Sunday, January 12, 2014

Top Ten Comic Strips from the Sunday Roanoke Times: Can Anyone Top Stephan Pastis?

Greetings to our blog readers in Cyprus, Peru and New Zealand.

Welcome to another edition of "Politics, Culture and Other Wastes of Time," which dates back to Sept. 21, 2005! But, our friend and fellow blogger Chris Knight has been around longer than us as he just celebrated the tenth anniversary of his blog "The Knight Shift."

Special greetings to those of you checking us out from The o2 Lounge in Breckenridge, Colo., and Crooks Corner Restaurant in Chapel Hill, NC, which are a mere 26 hours and 45 minutes away from each other! Hope all is well in Colorado and North Carolina.

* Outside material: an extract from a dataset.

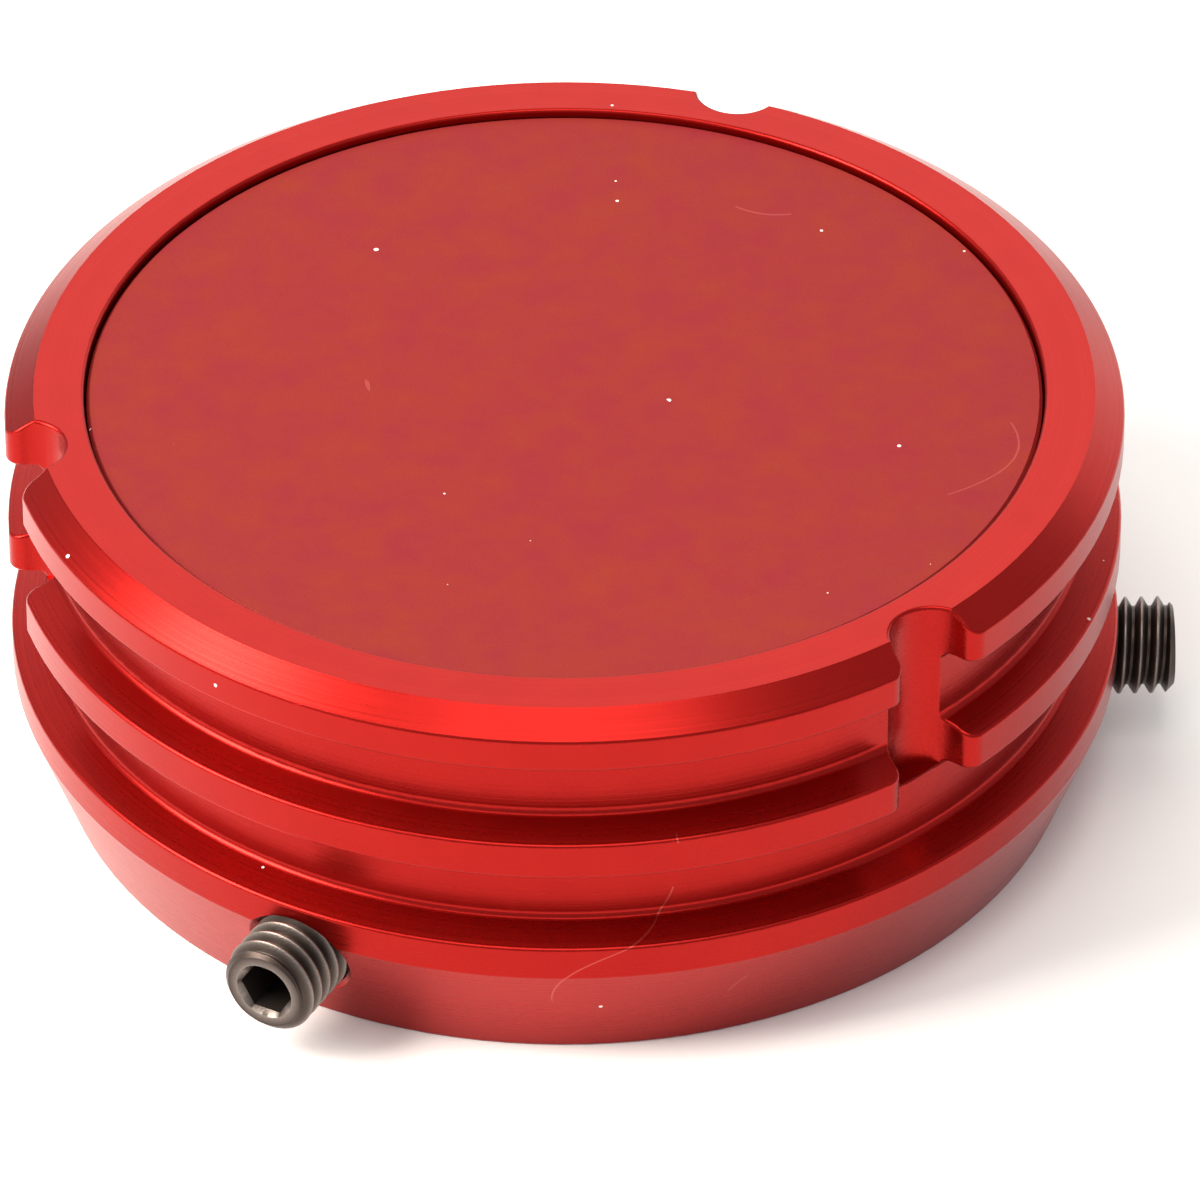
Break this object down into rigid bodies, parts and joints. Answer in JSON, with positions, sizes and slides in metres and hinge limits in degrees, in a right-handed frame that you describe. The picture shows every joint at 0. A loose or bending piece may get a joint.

Today, we look at our favorite comic strips from "The Roanoke Times" in Roanoke, Va. The competition is a little less steep than "The Washington Post," which features "Sherman's Lagoon," "Rhymes with Orange" and "Brewster Rockit: SpaceGuy," but "The Roanoke Times" does have "Hi and Lois," which "The Washington Post" does not.

Our sweepstakes winner for today is once again "Pearls Before Swine," which proves that we are over his character Ataturk the Spitting Llama (Tilly Gokbudak, the editor of this blog, who is me, is a Turkish-American. Mustafa Kemal Ataturk is the patron saint of modern Turkey, well in the secular sense).

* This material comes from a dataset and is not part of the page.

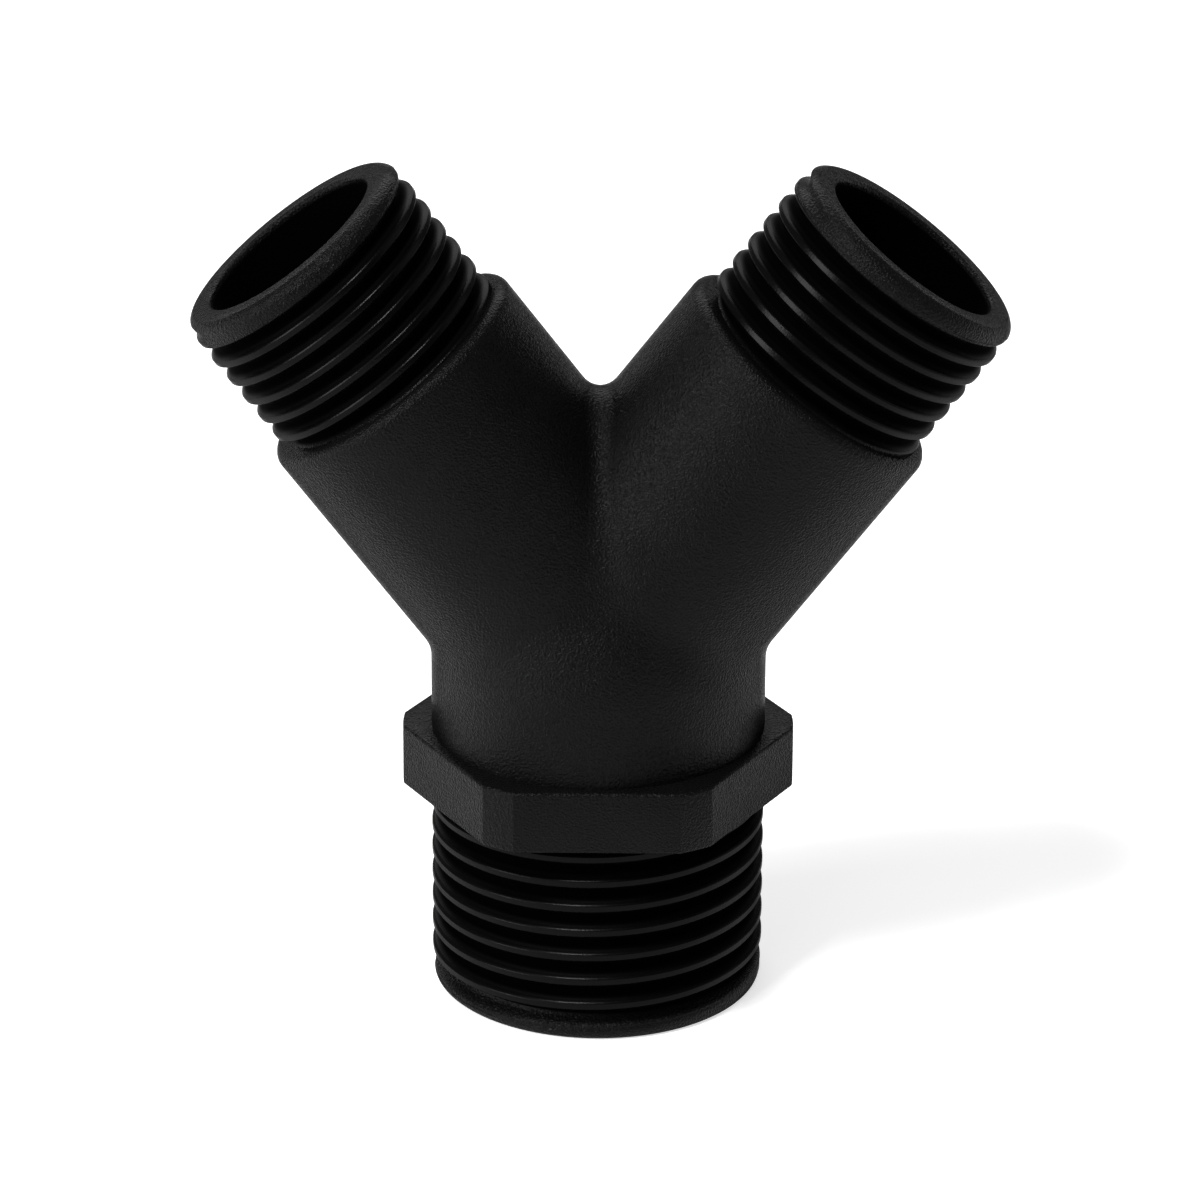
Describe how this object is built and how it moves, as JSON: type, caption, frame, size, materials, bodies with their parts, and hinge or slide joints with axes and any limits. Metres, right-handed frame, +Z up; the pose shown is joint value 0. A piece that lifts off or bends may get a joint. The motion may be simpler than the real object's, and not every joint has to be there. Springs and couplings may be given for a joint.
{
  "type": "tubing y connector",
  "caption": "Moulded Y connector that joins one large male-threaded hose end to two smaller male-threaded ends, with a hexagonal collar on the trunk.",
  "frame": {"origin": "centre of the trunk's open end, on the plane that the connector stands on", "axes": "+Z up the trunk's axis, +X towards the right arm with both arms in the X-Z plane, +Y away from the flat of the collar that faces front"},
  "size_m": [0.0642, 0.0284, 0.0683],
  "materials": {
    "black_plastic": "fine-grained matte black moulded plastic"
  },
  "bodies": {
    "root": {"connector_body": "black_plastic"}
  },
  "joints": []
}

Today, Stephan introduced a complicated concept for a 'Brain Alert' system for older people who can't remember that Jimmy Carter was president before Ronald Reagan. The last panel ends more perfectly than a season finale of "Homeland." We'll leave it there, so we don't have to issue a 'spoiler alert' (I'm still shocked at the season finale of "Homeland.")

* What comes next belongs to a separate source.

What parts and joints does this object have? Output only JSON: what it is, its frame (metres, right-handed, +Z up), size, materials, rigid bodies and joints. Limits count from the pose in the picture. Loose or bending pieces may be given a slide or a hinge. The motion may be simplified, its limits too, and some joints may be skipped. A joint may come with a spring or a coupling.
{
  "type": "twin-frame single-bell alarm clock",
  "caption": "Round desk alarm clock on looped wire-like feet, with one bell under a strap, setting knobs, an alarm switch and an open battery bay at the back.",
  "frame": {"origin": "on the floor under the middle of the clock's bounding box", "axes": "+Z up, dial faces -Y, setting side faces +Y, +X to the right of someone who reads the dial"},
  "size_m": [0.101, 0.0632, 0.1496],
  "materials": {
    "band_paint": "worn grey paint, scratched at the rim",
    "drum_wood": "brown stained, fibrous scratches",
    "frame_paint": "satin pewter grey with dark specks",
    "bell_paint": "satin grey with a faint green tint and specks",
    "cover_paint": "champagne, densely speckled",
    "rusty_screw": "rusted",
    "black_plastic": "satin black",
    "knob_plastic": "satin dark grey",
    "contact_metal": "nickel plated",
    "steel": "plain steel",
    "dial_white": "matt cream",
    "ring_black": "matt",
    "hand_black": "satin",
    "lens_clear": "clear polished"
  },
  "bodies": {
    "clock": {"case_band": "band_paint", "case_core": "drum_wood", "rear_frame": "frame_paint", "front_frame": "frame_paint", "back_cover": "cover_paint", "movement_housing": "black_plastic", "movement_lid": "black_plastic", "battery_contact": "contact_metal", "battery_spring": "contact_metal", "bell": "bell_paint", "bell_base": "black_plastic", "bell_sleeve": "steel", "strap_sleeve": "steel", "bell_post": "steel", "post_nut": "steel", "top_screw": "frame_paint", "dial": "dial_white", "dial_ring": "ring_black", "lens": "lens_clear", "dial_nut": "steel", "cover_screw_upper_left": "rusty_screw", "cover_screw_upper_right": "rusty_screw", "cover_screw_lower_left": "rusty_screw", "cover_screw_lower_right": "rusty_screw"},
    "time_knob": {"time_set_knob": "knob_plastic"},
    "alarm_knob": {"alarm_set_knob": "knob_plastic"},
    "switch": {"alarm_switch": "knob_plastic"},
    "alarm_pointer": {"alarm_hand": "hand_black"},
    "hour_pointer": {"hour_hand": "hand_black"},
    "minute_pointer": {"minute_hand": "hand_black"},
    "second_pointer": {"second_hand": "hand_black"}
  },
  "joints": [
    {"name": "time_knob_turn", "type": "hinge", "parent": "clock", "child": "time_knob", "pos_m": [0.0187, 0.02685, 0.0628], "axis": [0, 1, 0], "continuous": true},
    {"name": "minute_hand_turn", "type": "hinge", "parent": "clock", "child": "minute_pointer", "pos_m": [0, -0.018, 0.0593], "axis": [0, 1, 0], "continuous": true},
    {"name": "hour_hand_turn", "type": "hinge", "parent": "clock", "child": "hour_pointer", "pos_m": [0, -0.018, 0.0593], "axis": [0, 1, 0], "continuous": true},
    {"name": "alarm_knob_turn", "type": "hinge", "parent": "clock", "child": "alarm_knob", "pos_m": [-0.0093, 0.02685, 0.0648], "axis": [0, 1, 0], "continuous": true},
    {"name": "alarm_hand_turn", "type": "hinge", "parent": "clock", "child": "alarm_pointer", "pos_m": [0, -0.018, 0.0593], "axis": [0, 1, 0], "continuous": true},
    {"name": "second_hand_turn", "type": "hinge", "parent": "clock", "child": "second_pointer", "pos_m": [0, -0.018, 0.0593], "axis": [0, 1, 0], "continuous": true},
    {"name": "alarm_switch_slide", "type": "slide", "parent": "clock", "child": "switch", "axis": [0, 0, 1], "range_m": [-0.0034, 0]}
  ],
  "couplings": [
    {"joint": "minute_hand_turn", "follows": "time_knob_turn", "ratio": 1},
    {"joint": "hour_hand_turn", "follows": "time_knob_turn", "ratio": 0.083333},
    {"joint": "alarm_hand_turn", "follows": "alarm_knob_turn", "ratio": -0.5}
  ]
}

The runner-up strip was the increasingly surprising "Garfield," which seems to have gotten exceptionally more funny since it has been parodied by "Garfield Minus Garfield." Garfield has actually around since 1978, which means at 36, he is older than the world's oldest cat, who reportedly lives in York, South Carolina, a border town with just under 10,000 people (ok, we are making that up).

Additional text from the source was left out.